/ 13 May 2005

A not so happy new year

Many students in the Eastern Cape began 2000 with no textbooks

Four to one: Headmaster of Benjamin Mahlasela High school Siphiwo Baninzi (left) says four pupils crowd around one textbook.

photo: gerald meintjies

WONGELETHU Senior Secondary in Mdantsane was one of the lucky schools which received textbooks by January 18, helping to alleviate shortages of up to 90%. But many schools were not as lucky.

”Nothing, nothing, nothing,” said Valencia Hardy, acting principal at Umtata’s Zimele Junior Secondary, when asked whether textbooks had arrived. In Bedford, Cradock and Somerset East, no textbooks had been delivered, with district officers reporting they had yet to receive books.

African National Congress chief whip Sicelo Gqobana, who was part of a multi-party delegation which visited schools across the Eastern Cape, said some teachers did not even have books to prepare lessons with. And the official verdict from education standing committee chair Sonwabile Mancotywa was that textbooks had not been delivered on the first day of school.

Mancotywa blamed service providers for the failure to deliver textbooks and the late delivery of stationery, saying no proper planning had taken place. A lack of funds in the province meant the R80-million order for textbooks and stationery was placed late.

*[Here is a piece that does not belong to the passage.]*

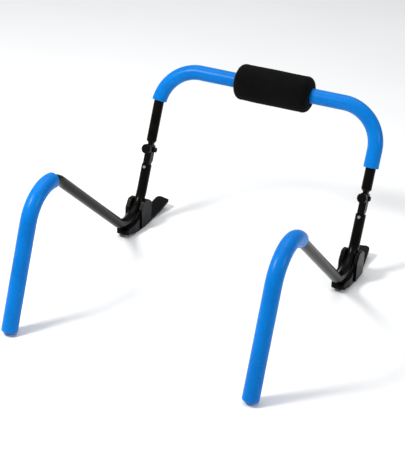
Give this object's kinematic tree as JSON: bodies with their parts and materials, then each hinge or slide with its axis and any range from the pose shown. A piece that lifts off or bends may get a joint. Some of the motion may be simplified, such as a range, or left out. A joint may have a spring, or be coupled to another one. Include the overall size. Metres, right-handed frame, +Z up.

Department of Education representative Phaphama Mfenyana said the Eastern Cape had given itself until January 25 to complete the delivery of textbooks and stationery to schools. Although this date fell outside the deadline of the first day of the new school year, Mfenyana said Minister of Education Kader Asmal had granted provinces a seven-day grace period.

But a lack of textbooks was just one of the problems experienced as education standing committee members reported absenteeism, lack of motivation by learners, poor infrastructure and conflicts between schools and communities as stumbling blocks to learning and teaching.

The statistics show that of the 879 secondary schools in the province which offered matric classes in 1999, only 273 achieved a 50% or more pass rate. Education MEC Stone Sizani announced: ”Principals of schools that repeat their poor performance, and fail to produce a minimum 50% matric pass rate or at least generate significant improvements, are clearly not capable of providing the educational leadership and management role required.”

— Eastern Cape News Agency, February 3, 2000.